You can store whatever data you like in a blockchain. But, the key aspect of a blockchain is that it must be downloaded in full to all peers taking part in the network to verify it’s integrity. This is not hugely efficient, and some blockchains have hundreds of GB of data - especially if they’re long running like Bitcoin which is now approaching 400GB - and getting bigger with every transaction taking place.
Now imagine that it’s not just transactions on that chain, it’s entire 3D worlds and avatars. Every client would have to download the chain in full and subsequently keep it up to date with all published content, even if they were never going to use it. And nothing could ever be deleted from it, so it would be a huge chunk of data that would just continue rapidly expanding forever until it became too large to move from client to client in a practical way.
OK - so you probably don’t want to be putting your actual worlds into a blockchain - but perhaps an idea like NFTs would allow the actual content of the 3D worlds to be associated with owners through a blockchain, but without filling that blockchain up with actual content - just tokens which represent them.
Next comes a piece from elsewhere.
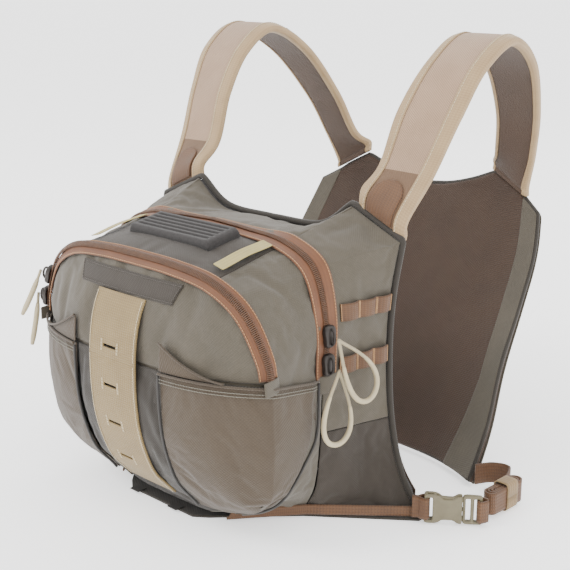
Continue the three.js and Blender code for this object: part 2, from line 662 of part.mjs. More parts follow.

This definitely works in principle - if you own an avatar that looks like yourself, you don’t want other people using it without your permission - and being able to prove you own it might help. First, it relies on the client be trusted not to render that avatar for other people trying to use it without owning it. Secondly, what would stop someone from copying an avatar and tweaking it in a non-material way such that it appears identical but does not have the same ownership restrictions and can be freely used without triggering the ownership checks?
So yes, these technologies might be part of the solution - but they don’t come close to solving the whole problem in their current state and when they are ready, they’ll probably look very different to they do today.